The bottom line conclusion from their foray into readability is no, it doesn't impact results.  Readability was measured by the length of words and sentences.  So basically, there is no statistically significant indication that verbosity affects results.

I don't think that's a giant surprise — if anyone can handle those long SAT words, it may be judges, and it's a comfort to think that they can dig through verbosity to rule on the merits.  I would not call this a ringing endorsement to draft endless Ciceronian sentences full of those SAT words, however.  Interestingly, the study "does show … that the opinions of judges and justices are less readable than lawyers' briefs and that the opinions of dissenting judges or justices are the least readable of all the appellate writing we analyzed."  Hmmm.

In terms of relative readability, so defined, US Supreme Court writings, from the Court and lawyers, are all less readable on average than the writing of their counterparts in the state supreme courts and federal courts of appeals, with the writing of the lawyers before the U.S. Supreme Court, in turn, more readable than the Court writings. 

In sum, according to these professors, the U.S. Supreme Court materials are the least readable, i.e. using the longest words and sentences, with the Court itself the most verbose and dissents are less readable than majority opinions across the board.  The most readable writing appears to be in appellee briefs in the federal courts of appeal.  

As to the results of reported in these professors' earlier article on the use of intensifiers, that statistical review is also illuminating.  Basically, their results, they say, show that the frequent use of intensifiers, particularly by an appellant, is associated with a statistically significant increase in adverse outcomes for the intensifier user. That confirms the general view, I think, that there is no place for adverbs and adjectives in your brief – get rid of them.  Every clerk after the first week of work knows that when a lawyer says "clearly," it means s/he has no actual legal support for what they are saying.  The article also indicates that there's some support for the conclusion that lawyers who use a lot of intensifiers make more grammatical errors, and that could also be impacting results.

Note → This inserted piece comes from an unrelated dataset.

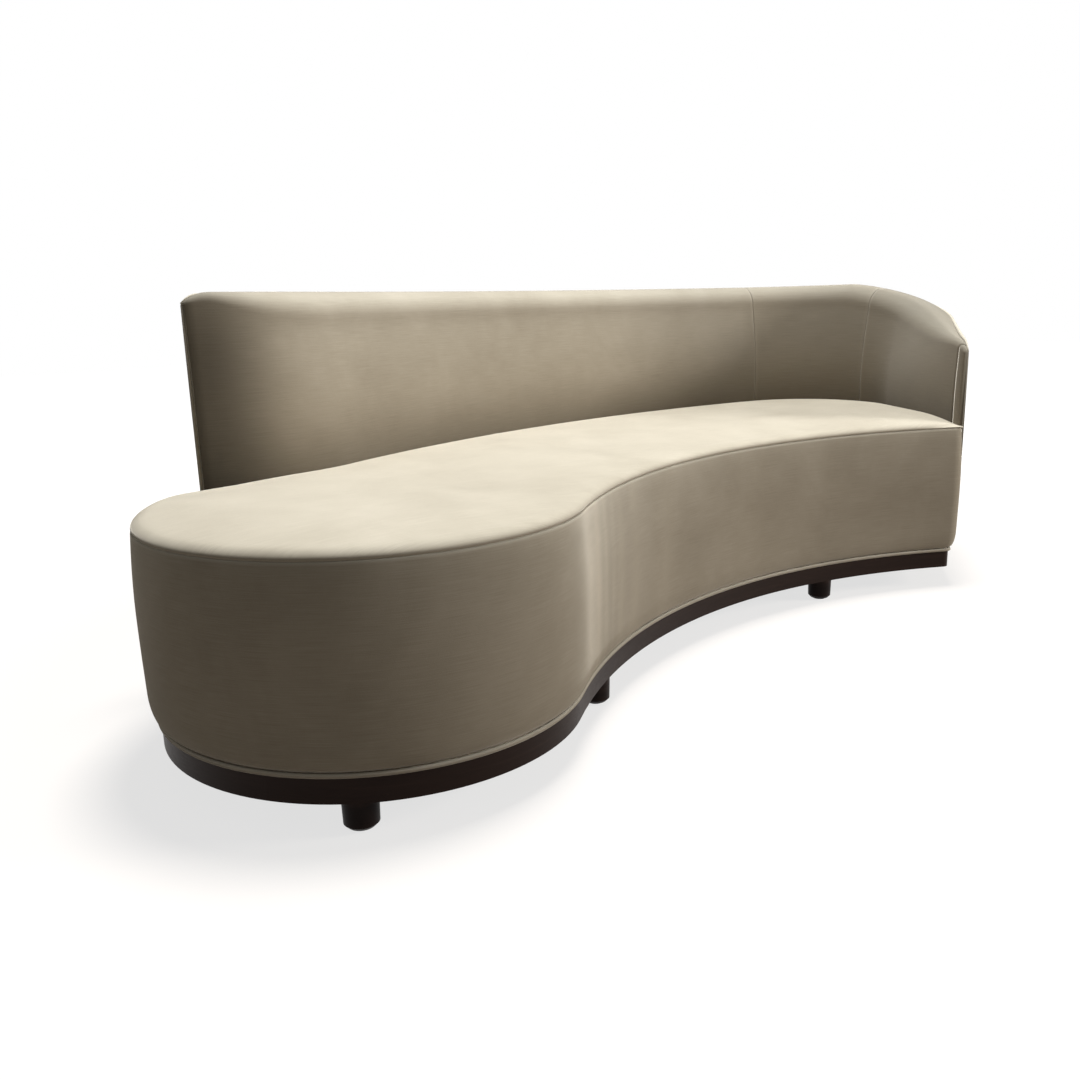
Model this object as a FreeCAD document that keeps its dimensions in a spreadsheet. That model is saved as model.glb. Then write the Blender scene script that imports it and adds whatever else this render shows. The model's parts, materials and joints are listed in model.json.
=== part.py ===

Notably, there is one exception to this general rule against using intensifiers.  Dissents by judges use significantly more intensifiers than the majority – again no surprise, I suppose, because they are exorcised by the majority ruling.  But, interestingly, if an appellate opinion does use a high rate of intensifiers, an appellant's brief written for that appeal that also uses a high rate of intensifiers is associatied with a statistically significant increase in favorable outcomes.  

What does this exception mean?  Nothing too useful for the practitioner, I think.  The professors write "the odds of reversal can actually be higher for appellants who have high intensifier usage rates, but only when the judge writing the opinion is also a prodigious user of intensifiers."  If you are appearing before a single judge and his or her opinions have lots of intensifiers, perhaps this means you can fire away.  But you are usually dealing with a panel.  As these professors say, "[f]or the majority of cases, however, the conventional wisdom that intensifiers are associated with losing arguments is validated."        

My takeaway from these articles is that intensifiers remain a no-no, and while it's heartening that I can use a three-syllable word or a lengthy sentence when appropriate, I'm still going to try to be clear and concise, and use plain language.  I'll leave all those Henry James sentences and highfaluting SAT words to Supreme Court dissenters.